Il numero che è cresciuto vertiginosamente negli ultimi due anni, e non solo in
ragione del drammatico e annoso problema del sovraffollamento. Difatti, se dal
1990 a oggi il numero dei detenuti è raddoppiato, nello stesso periodo il
numero dei suicidi è più che triplicato. È una somma di fattori che rende
sempre più difficile per le persone più fragili o più sole resistere al
carcere. Non ultimi, anche la frustrazione per la mancata concessione di una
misura di clemenza nell’anno del Giubileo e la sempre più rigida e avara
concessione di misure alternative alla detenzione.
Ma se il suicidio è la forma estrema e terribile con cui l’urlo silenzioso di
queste persone tenta di comunicare la disperazione e la ribellione per la
propria condizione avvertita come non più sopportabile, vi sono altre forme,
meno irrimediabili ma pur sempre drammatiche, con cui le persone detenute
protestano.
Una forma di protesta è stata anche lo sciopero che agli inizi di settembre ha
riguardato molte carceri.
Sciopero del vitto o del lavoro, "battitura" di oggetti metallici sui
cancelli, ma anche modalità meno consuete per richiamare l’attenzione e
comunicare il disagio.
Quella scelta dai detenuti e dalle detenute del carcere di San Vittore a Milano
è decisamente e amaramente in tema: 900 fascette nere, prodotte nella stessa
sartoria presente nell’istituto, sono state distribuite nei raggi. Pezzi di
stoffa, legati al polso o al braccio, per significare appunto, silenziosamente e
simbolicamente, il lutto e la sofferenza. Un modo pacato e pacifico per chiedere
attenzione, risposte, miglioramenti. Un modo per piangere, come è stato
dichiarato, la morte della giustizia, almeno di quella che è uguale per tutti,
nonché la mancata applicazione delle misure alternative. Ed è significativo
che, in quei giorni, anche le suore che portano la loro assistenza e opera nella
sezione femminile del carcere milanese abbiano accettato di mettersi questa
fascia nera al braccio.
Anche questo è un modo per tentare di dire alla società esterna ciò che chi
lavora o vive in carcere sa bene: i problemi del carcere riguardano tutti, il
disagio colpisce colpevoli e innocenti, detenuti e operatori, senza differenze e
senza riguardi per alcuno. Allora per tutti dovrebbe risultare necessario,
razionale e umano, cercare di allontanare il lutto, mitigare le sofferenze,
riportare vita e speranza anche dietro le sbarre, in queste isole un po’
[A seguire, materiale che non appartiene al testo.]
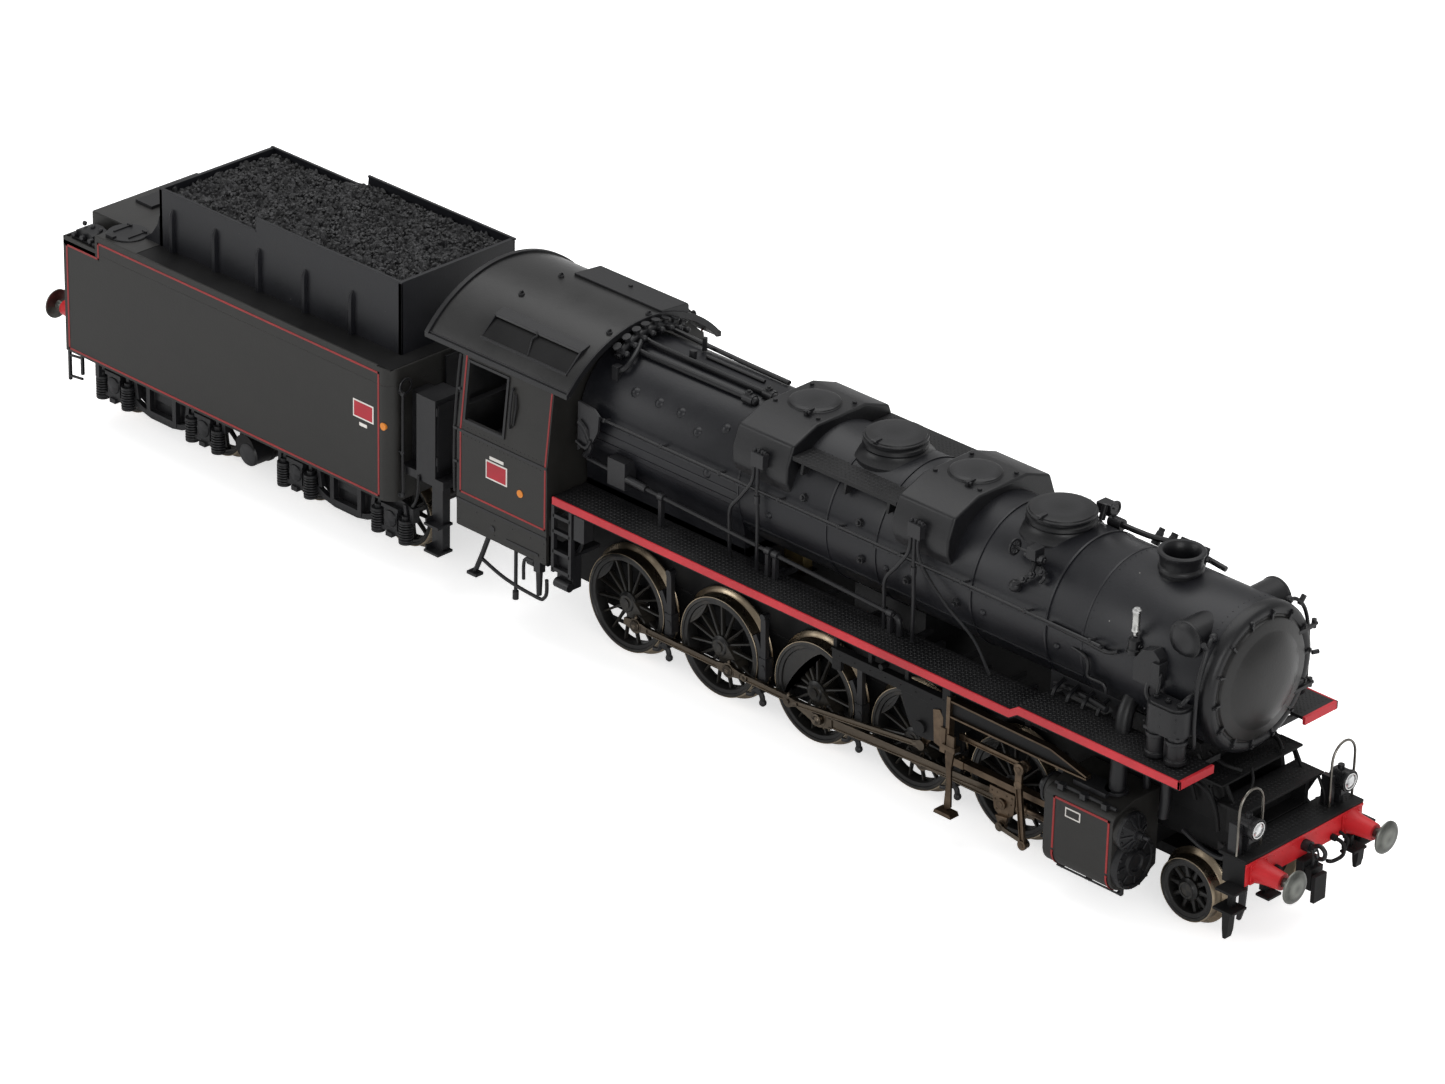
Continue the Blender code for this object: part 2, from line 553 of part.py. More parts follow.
def valve_links():
    for name, side in SIDES.items():
        tail = link_tail(side)
        lean = Vector((LINK_PIVOT[0] - tail[0], LINK_PIVOT[1] - tail[1])).normalized()
        top = Vector(LINK_PIVOT) + lean * 3.9
        layer = on_side(side, LINK_Y, BOSS)
        eyes = [disc(tail, 0.75, layer), disc(LINK_PIVOT, 1.2, layer)]
        base = bar(tail, tuple(top), 0.7, 0.9, on_side(side, LINK_Y))
        hole = disc(LINK_PIVOT, 0.62, on_side(side, LINK_Y, 1))
        pivot = (LINK_PIVOT[0], side * 12.35, LINK_PIVOT[1])
        piece(f"expansion_link_{name}", ROD_METAL, base, eyes, [hole], pivot)

        rear = (33.0, LEVER_TOP[1])
        eye = disc(LEVER_TOP, 0.9, on_side(side, RADIUS_ROD_Y, BOSS))
        base = bar(rear, LEVER_TOP, 0.45, 0.45, on_side(side, RADIUS_ROD_Y))
        pivot = (LEVER_TOP[0], side * 14.25, LEVER_TOP[1])
        piece(f"radius_rod_{name}", ROD_METAL, base, [eye], pivot=pivot)


def pony_truck():
    arm = plate([(50, -1.6), (54, -2.2), (74.5, -2.2), (74.5, 2.2), (54, 2.2), (50, 1.6)], "XY", (3.6, 5.2))
    bearing = box((70.0, 74.2), (-3.4, 3.4), (2.9, 7.0))
    pivot_pin = cylinder((PONY_PIVOT_X, 0, 3.6), (PONY_PIVOT_X, 0, 5.9), 1.1)
    bore = cylinder((PONY_X, -5, PONY_RADIUS), (PONY_X, 5, PONY_RADIUS), 1.2)
    pivot = (PONY_PIVOT_X, 0, PONY_RADIUS)
    piece("pony_truck", CHASSIS, arm, [bearing, pivot_pin], [bore], pivot)
    wheelset("pony_wheelset", PONY_X, PONY_RADIUS, 1.0, [], sides=16)


def buffer_socket(x, direction, side):
    """Cone of a buffer housing standing out of its beam."""
    y = side * BUFFER_Y
    return cylinder((x, y, BUFFER_Z), (x + direction * 3.9, y, BUFFER_Z), 1.75, 1.3, sides=14)


def buffer_bore(x, direction, side):
    y = side * BUFFER_Y
    return cylinder((x - direction * 0.7, y, BUFFER_Z), (x + direction * 5, y, BUFFER_Z), 0.85, sides=10)


def buffer(name, beam_x, direction, side):
    """Sprung buffer: turned head with a stem that slides in its housing."""
    head = [(0, 7.2), (1.5, 7.1), (2.5, 6.75), (2.5, 6.4), (0.65, 6.0), (0.65, 0.9), (0, 0.9)]
    if direction < 0:
        head = [(r, -h) for r, h in reversed(head)]
    centre = (beam_x, side * BUFFER_Y, BUFFER_Z)
    piece(name, STEEL, turned(head, centre, "X", 12), pivot=centre, smooth=True)


def front_beam():
    base = box((82.7, BEAM_X), (-12.8, 12.8), (11.8, 15.2))
    add = [
        box((79.9, BEAM_X), (-12.8, 12.8), (15.1, 15.8)),
        box((80.7, 82.8), (10.6, 12.8), (11.8, 15.2)),
        box((80.7, 82.8), (-12.8, -10.6), (11.8, 15.2)),
        cylinder((84.5, 0, 13.6), (87.6, 0, 13.6), 0.7, sides=10),
        bar((87.2, 13.4), (88.6, 12.9), 0.5, 0.5, (-0.4, 0.4)),
    ]
    for side in SIDES.values():
        add.append(buffer_socket(BEAM_X - 0.1, 1, side))
        add.append(box((82.0, 84.4), on_side(side, (12.4, 15.4)), (11.6, 12.1)))
        add.append(box((82.9, 83.6), on_side(side, (13.2, 14.2)), (8.8, 11.7)))
        add.append(box((81.8, 85.0), on_side(side, (12.7, 15.7)), (8.4, 8.9)))
        add.append(box((83.0, 83.6), on_side(side, (13.9, 15.1)), (4.0, 8.5)))
    cut = [buffer_bore(BEAM_X, 1, side) for side in SIDES.values()]
    piece("buffer_beam", RED, base, add, cut)
    for name, side in SIDES.items():
        buffer(f"front_buffer_{name}", BEAM_X, 1, side)
        y = side * BUFFER_Y
        can = cylinder((81.0, y, 19.6), (84.2, y, 19.6), 1.65, sides=16)
        stalk = box((81.4, 82.6), on_side(side, (9.4, 10.7)), (16.0, 19))
        piece(f"lamp_{name}", BLACK, can, [stalk], smooth=True)


def air_pump():
    block = box((66.4, 73.1), (-15.3, -11.9), (31.2, 35.0))
    barrels = [cylinder((x, -13.6, 26.6), (x, -13.6, 31.4), 1.45) for x in (68.0, 71.6)]
    piece("air_pump", BLACK, block, barrels)


def drawbar():
    link = box((DRAWBAR_REAR, DRAWBAR_FRONT), (-1.5, 1.5), (9.2, 10.2))
    ends = (DRAWBAR_FRONT, DRAWBAR_REAR)
    eyes = [cylinder((x, 0, 9.2), (x, 0, 10.2), 2.1, sides=16) for x in ends]
    holes = [cylinder((x, 0, 8), (x, 0, 11), 1.1) for x in ends]
    piece("drawbar", STEEL, link, eyes, holes, (DRAWBAR_FRONT, 0, 9.7))


def tender_body():
    radius = 2.3
    corner_x, corner_y = TANK_FRONT - radius, TANK_SIDE - radius
    outline = [(TANK_BACK, -TANK_SIDE)]
    outline += arc((corner_x, -corner_y), radius, -90, 0, 4)
    outline += arc((corner_x, corner_y), radius, 0, 90, 4)
    outline += [(TANK_BACK, TANK_SIDE)]
    tank = plate(outline, "XY", (TANK_BOTTOM, TANK_TOP))
    add = [
        box((-142.2, -86.2), (-12.1, 12.1), (33, 46.1)),
        box((-83.3, -73.6), (-15.2, 15.2), (16.0, 17.6)),
    ]
    for side in SIDES.values():
        add.append(box((-83.3, -75.6), on_side(side, (9.4, 12.9)), (17.5, 29.4)))
        add.append(box((-79.7, -75.6), on_side(side, (9.3, 15.1)), (17.5, 30.7)))
        add.append(box((-76.2, -73.6), on_side(side, (13.4, 15.2)), (5.4, 16.1)))
        add.append(box((-76.6, -73.2), on_side(side, (13.4, 16.6)), (5.2, 5.8)))
        add.append(box((-76.6, -73.2), on_side(side, (13.4, 16.6)), (9.8, 10.4)))
    cut = [
        box((TANK_BACK - 1, -152.0), (11.2, 20), (31.2, 50)),
        box((TANK_BACK - 1, -152.0), (-20, -11.2), (31.2, 50)),
        box((TANK_BACK + 1.2, -84.4), (-16.4, 16.4), (10, 30.0)),
        box((-150.8, -84.4), (-16.4, 16.4), (29.9, 32.6)),
        box((-141.5, -86.9), (-11.4, 11.4), (34.5, 50)),
        box((-143, -119.5), (-13, 13), (43.9, 50)),
        box((-85, -82), (-13.5, 13.5), (10, 13.6)),
    ]
    piece("tender_body", BLACK, tank, add, cut)
    heap = [(-141.1, 35), (-87.3, 35), (-87.3, 41.5), (-93, 44.4), (-104, 45.2), (-125, 44.6)]
    heap += [(-134, 43.6), (-141.1, 42.3)]
    piece("coal_load", COAL, plate(heap, "XZ", (-11.1, 11.1)))


def tender_frame():
    base = box((-158.0, -85.2), (-15.8, 15.8), (13.0, 15.2))
    add = [
        box((-157.4, -86), (-15.2, 15.2), (15.1, 29.4)),
        box((-157.5, -82.5), (-3.8, 3.8), (9.2, 13.1)),
        box((-82.6, -77.4), (-3.8, 3.8), (10.6, 13.1)),
        box((-161.4, -157.4), (-3.8, 3.8), (9.4, 10.9)),
        box((-161.4, -160.1), (-12.8, 12.8), (10.2, 15.8)),
        cylinder((DRAWBAR_REAR, 0, 8.7), (DRAWBAR_REAR, 0, 10.7), 0.8),
        box((-121.3, -119.3), (-12.4, 12.4), (9.0, 13.1)),
        cylinder((-120.3, -14.2, 6.6), (-120.3, 14.2, 6.6), 2.2, sides=16),
        box((-121.3, -119.3), (-1, 1), (6, 10)),
        box((-165.0, -161.3), (-1.1, 1.1), (10.3, 11.5)),
    ]
    for side in SIDES.values():
        add.append(buffer_socket(-161.3, -1, side))
        add.append(box((-121.3, -119.3), on_side(side, (11.4, 12.4)), (7, 10)))
    cut = [buffer_bore(-161.4, -1, side) for side in SIDES.values()]
    piece("tender_frame", CHASSIS, base, add, cut)
    for name, side in SIDES.items():
        buffer(f"rear_buffer_{name}", -164.0, -1, side)


def bogies():
    number = 0
    for name, centre in BOGIE_X.items():
        bolster = box((centre - 2.6, centre + 2.6), (-11.6, 11.6), (5.6, 8.2))
        add = [cylinder((centre, 0, 8.1), (centre, 0, 9.0), 1.6)]
        cut = []
        half = [(15.4, 8.3), (15.4, 6.4), (8.4, 5.0), (3.2, 3.4)]
        outline = [(centre + x, z) for x, z in half] + [(centre - x, z) for x, z in reversed(half)]
        for side in SIDES.values():
            add.append(plate(outline, "XZ", on_side(side, (11.5, 12.7))))
            for offset in (-BOGIE_HALF_BASE, BOGIE_HALF_BASE):
                x = centre + offset
                add.append(box((x - 1.7, x + 1.7), on_side(side, (11.5, 13.6)), (3.9, 7.6)))
                cut.append(disc((x, TENDER_RADIUS), 0.72, on_side(side, (11, 12.3))))
        pivot = (centre, 0, TENDER_RADIUS)
        piece(f"{name}_bogie", CHASSIS, bolster, add, cut, pivot)
        for offset in (BOGIE_HALF_BASE, -BOGIE_HALF_BASE):
            number += 1
            x = centre + offset
            wheelset(f"tender_wheelset_{number}", x, TENDER_RADIUS, 1.0, [], end=(0.5, 12.0), sides=16)


def parent_pieces():
    """Moving pieces follow the piece that carries them, without changing place."""
    carriers = {"motor_shaft": "main_frame", "worm_wheel": "main_frame", "drawbar": "main_frame"}
    carriers |= {f"driving_wheelset_{number}": "main_frame" for number in range(1, 6)}
    carriers |= {"pony_truck": "main_frame", "pony_wheelset": "pony_truck"}
    carriers |= {"tender_frame": "drawbar", "tender_body": "tender_frame", "coal_load": "tender_body"}
    carriers |= {"front_bogie": "tender_frame", "rear_bogie": "tender_frame"}
    for number in range(1, 5):
        carriers[f"tender_wheelset_{number}"] = "front_bogie" if number < 3 else "rear_bogie"
    for side in SIDES:
        for rod in ("side_rod", "main_rod", "eccentric_rod"):
            carriers[f"{rod}_{side}"] = "driving_wheelset_3"
        for sliding in ("crosshead", "expansion_link", "radius_rod"):
            carriers[f"{sliding}_{side}"] = "main_frame"
        carriers[f"union_link_{side}"] = f"crosshead_{side}"
        carriers[f"combination_lever_{side}"] = f"radius_rod_{side}"
        carriers[f"front_buffer_{side}"] = "buffer_beam"
        carriers[f"rear_buffer_{side}"] = "tender_frame"
    bpy.context.view_layer.update()
    for name, carrier in carriers.items():
        child, parent = bpy.data.objects[name], bpy.data.objects[carrier]
        child.parent = parent
        child.matrix_parent_inverse = Matrix.Translation(-parent.matrix_world.translation)


main_frame()
drive_train()
boiler()
boiler_fittings()
cab()
running_boards()
cylinders()
motion_brackets()
coupled_wheels()
rods()
crossheads()
valve_links()
pony_truck()
front_beam()
air_pump()
drawbar()
tender_body()
tender_frame()
bogies()
parent_pieces()
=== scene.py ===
"""Looks of the model steam locomotive: pieces, finishes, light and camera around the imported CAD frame.

Numbers in the shape functions are millimetres on the locomotive, as in its CAD: X forward from the third
coupled axle, Y to the left, Z up from the rail head. PLACE turns them into metres in the model's frame.
"""

import math
import random

import bmesh
import bpy
from mathutils import Matrix, Vector, noise


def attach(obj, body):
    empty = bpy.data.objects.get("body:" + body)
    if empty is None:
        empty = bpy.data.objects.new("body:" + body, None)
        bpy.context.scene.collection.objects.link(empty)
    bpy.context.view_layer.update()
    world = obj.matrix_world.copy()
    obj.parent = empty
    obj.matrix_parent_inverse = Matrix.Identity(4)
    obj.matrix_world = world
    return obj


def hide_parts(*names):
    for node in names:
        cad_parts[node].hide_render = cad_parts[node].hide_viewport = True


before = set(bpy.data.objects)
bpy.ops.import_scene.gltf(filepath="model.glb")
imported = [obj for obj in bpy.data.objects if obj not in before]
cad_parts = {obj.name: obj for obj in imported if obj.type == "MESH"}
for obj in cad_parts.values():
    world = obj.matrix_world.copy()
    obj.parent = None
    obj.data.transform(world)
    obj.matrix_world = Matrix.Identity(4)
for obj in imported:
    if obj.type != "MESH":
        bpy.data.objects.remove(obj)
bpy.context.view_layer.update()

MM = 0.001
PLACE = Matrix.Scale(MM, 4) @ Matrix.Translation((39.7, 0, 0.9))
RIGHT, LEFT = -1, 1
SIDES = {"right": RIGHT, "left": LEFT}
ROOT = "locomotive"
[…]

opache della nostra società, nel ventre nascosto delle nostre città.
«Non
solamente il cuore trema / ma il piede e tutto / il corpo, a varcare quelle
porte, / oscilla come d’ubriaco: / agli stipiti la mano / cerca un appoggio.
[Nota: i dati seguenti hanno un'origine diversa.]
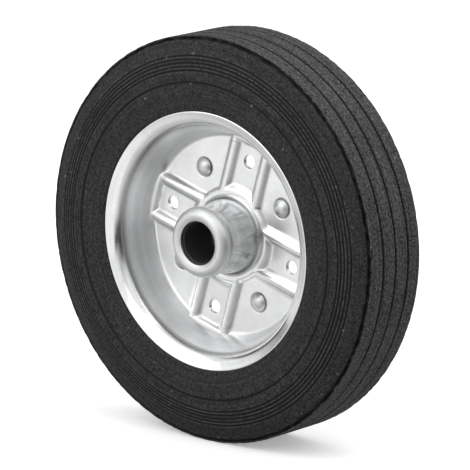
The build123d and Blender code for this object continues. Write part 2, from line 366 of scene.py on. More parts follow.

Non io / in quest’antro di Milano: / un ventre di vite sepolte / nel tuo
cuore, o Milano, / di figli, fratelli a grappoli / in turbinio di odi / e
disperazioni e neri / sogni: a schiere / di maledetti di benedetti non so, / nel
tuo ventre, Milano / cui un santo dal nome / di Vittoria (Vittoria / di chi? E
di cosa) hai chiamato / a custodia e scongiuro; / non io dico, mi sento di
recare / un soccorso. Loro / che mi diranno? / E io, che risponderò?».
La poesia alta e civile di Davide Turoldo ci ricorda che se non c’è dignità
e speranza non c’è vittoria per nessuno. Se ci limitiamo o rassegniamo a
seppellire nelle carceri degli uomini, benedetti o maledetti, innocenti o
colpevoli che siano, ci può essere solo morte e lutto, mai giustizia.